The “extra benefits” the new deal crowd wants to offer amount to steps that are supposed to ensure that Iran will really for sure get the benefits it was supposed to get under the JCPOA, we promise we definitely mean it this time. Again we’re left to wonder why the Iranians would be stupid enough to believe any of it. We’re in “fool me…can’t get fooled again” territory. And the Iranians aren’t that dumb.

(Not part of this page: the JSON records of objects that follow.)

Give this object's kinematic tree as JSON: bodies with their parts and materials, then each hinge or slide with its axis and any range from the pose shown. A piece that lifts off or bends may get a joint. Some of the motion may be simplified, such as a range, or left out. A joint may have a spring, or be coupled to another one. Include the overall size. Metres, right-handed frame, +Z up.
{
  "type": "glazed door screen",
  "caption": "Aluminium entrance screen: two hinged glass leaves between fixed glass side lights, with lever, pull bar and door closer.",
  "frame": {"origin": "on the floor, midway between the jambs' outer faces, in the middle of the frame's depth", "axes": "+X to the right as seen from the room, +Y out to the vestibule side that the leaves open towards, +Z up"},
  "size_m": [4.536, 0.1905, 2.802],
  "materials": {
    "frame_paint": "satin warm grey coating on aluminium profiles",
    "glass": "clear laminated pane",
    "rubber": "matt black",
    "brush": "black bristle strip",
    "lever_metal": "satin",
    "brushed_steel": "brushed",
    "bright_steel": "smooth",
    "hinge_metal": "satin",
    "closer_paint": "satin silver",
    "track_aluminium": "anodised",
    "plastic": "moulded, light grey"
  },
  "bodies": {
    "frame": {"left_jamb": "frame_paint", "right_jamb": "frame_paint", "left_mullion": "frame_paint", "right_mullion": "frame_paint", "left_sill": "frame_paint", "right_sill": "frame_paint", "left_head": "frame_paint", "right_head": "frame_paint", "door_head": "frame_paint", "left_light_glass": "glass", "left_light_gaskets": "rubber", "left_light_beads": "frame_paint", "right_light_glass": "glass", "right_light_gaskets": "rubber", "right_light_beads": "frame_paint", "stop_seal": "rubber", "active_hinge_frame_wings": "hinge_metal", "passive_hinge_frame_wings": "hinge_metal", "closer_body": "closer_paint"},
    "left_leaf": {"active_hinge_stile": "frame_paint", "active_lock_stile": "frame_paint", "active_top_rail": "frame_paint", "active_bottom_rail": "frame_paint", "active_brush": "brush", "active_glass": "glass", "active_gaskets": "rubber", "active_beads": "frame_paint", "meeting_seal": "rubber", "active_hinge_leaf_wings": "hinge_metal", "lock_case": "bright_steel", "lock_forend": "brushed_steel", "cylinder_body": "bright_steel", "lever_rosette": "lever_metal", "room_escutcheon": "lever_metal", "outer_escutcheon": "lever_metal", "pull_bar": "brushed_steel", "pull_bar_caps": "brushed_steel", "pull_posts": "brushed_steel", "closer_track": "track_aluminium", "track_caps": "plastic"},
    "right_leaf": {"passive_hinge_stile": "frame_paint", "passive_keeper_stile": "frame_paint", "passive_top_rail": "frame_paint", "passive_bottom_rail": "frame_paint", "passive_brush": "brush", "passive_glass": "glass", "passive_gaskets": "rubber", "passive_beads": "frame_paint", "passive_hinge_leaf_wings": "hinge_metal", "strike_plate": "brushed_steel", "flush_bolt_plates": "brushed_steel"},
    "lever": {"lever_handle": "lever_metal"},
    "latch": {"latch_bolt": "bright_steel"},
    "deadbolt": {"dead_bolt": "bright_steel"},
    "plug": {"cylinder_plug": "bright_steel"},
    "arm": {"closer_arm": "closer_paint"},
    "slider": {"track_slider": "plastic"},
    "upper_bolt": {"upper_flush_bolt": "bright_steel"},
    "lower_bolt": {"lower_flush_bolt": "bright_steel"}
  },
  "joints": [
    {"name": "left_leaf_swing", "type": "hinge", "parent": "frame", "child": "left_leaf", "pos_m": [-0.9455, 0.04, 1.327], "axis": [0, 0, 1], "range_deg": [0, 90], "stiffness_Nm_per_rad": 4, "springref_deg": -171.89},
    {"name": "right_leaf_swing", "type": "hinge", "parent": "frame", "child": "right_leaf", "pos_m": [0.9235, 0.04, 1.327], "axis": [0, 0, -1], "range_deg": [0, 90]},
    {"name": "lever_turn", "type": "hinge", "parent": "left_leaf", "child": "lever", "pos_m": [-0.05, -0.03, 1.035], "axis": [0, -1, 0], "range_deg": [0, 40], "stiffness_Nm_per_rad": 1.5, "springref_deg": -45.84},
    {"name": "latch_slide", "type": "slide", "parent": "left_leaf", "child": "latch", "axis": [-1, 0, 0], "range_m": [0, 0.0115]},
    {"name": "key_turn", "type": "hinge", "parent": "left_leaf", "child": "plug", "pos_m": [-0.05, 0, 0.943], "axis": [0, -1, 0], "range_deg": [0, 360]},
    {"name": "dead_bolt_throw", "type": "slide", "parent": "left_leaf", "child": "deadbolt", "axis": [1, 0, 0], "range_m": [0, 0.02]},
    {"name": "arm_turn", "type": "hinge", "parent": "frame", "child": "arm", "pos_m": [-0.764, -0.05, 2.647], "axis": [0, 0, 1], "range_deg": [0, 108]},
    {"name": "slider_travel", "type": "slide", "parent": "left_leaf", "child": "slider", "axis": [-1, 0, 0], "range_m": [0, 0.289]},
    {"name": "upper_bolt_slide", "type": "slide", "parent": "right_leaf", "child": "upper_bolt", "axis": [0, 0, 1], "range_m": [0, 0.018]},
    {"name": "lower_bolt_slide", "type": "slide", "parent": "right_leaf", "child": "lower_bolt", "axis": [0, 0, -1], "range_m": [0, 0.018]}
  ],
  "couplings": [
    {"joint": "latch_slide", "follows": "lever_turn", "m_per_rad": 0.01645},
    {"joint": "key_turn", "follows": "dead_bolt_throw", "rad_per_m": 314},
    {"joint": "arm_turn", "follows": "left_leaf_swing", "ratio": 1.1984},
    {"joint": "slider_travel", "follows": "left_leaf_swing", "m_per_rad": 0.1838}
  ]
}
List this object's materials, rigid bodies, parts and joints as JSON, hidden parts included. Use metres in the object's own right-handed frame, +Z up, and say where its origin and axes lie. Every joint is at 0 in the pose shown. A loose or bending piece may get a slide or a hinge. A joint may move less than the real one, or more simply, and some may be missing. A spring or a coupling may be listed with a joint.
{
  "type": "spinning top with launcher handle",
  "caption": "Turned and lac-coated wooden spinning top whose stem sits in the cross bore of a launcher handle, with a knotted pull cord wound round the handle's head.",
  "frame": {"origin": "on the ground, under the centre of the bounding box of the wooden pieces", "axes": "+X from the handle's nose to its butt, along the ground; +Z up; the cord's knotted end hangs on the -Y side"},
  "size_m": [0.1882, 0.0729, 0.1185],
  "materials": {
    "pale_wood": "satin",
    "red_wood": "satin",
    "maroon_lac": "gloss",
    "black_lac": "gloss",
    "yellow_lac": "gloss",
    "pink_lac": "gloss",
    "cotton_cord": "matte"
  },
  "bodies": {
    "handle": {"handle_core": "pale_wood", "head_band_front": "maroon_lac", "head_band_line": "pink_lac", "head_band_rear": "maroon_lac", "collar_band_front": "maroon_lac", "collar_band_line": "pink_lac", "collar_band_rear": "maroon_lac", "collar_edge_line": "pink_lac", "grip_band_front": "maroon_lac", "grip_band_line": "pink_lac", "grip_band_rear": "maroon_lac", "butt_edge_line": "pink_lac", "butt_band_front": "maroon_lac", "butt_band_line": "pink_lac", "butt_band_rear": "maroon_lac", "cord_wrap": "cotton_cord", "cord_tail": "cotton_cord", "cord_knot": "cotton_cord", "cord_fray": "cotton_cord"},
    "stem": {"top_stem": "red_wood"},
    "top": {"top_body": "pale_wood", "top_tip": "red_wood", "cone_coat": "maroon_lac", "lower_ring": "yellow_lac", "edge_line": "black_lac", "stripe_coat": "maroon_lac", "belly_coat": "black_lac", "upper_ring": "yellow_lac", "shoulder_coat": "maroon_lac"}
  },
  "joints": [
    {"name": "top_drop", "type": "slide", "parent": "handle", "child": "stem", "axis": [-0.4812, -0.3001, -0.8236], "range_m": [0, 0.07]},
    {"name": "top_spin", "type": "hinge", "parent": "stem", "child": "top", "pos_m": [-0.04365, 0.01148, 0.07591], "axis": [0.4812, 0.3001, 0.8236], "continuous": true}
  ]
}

Which brings us to the only real leverage the new deal folks have, which is US sanctions. The same US sanctions that were lifted under the JCPOA and then reimposed when Trump violated the JCPOA. Rather than immediately reenter the JCPOA, as the US should by all rights do, the new deal folks figure that, hey, since we’re out anyway, we might as well turn the screws on Iran to get them to reopen negotiations. They didn’t agree with Trump’s decision to violate the JCPOA, you see, they just want to use the leverage they think his violation has given the US to maximum effect. This is where the American Exceptionalism comes in, because you can be damn sure that if Iran had tried something like this these guys wouldn’t think it was such a cool idea. Breaking an international agreement and then demanding extra concessions for basically reversing that decision is something only the United States could even dream of doing. I’m skeptical it will work, but what do I know?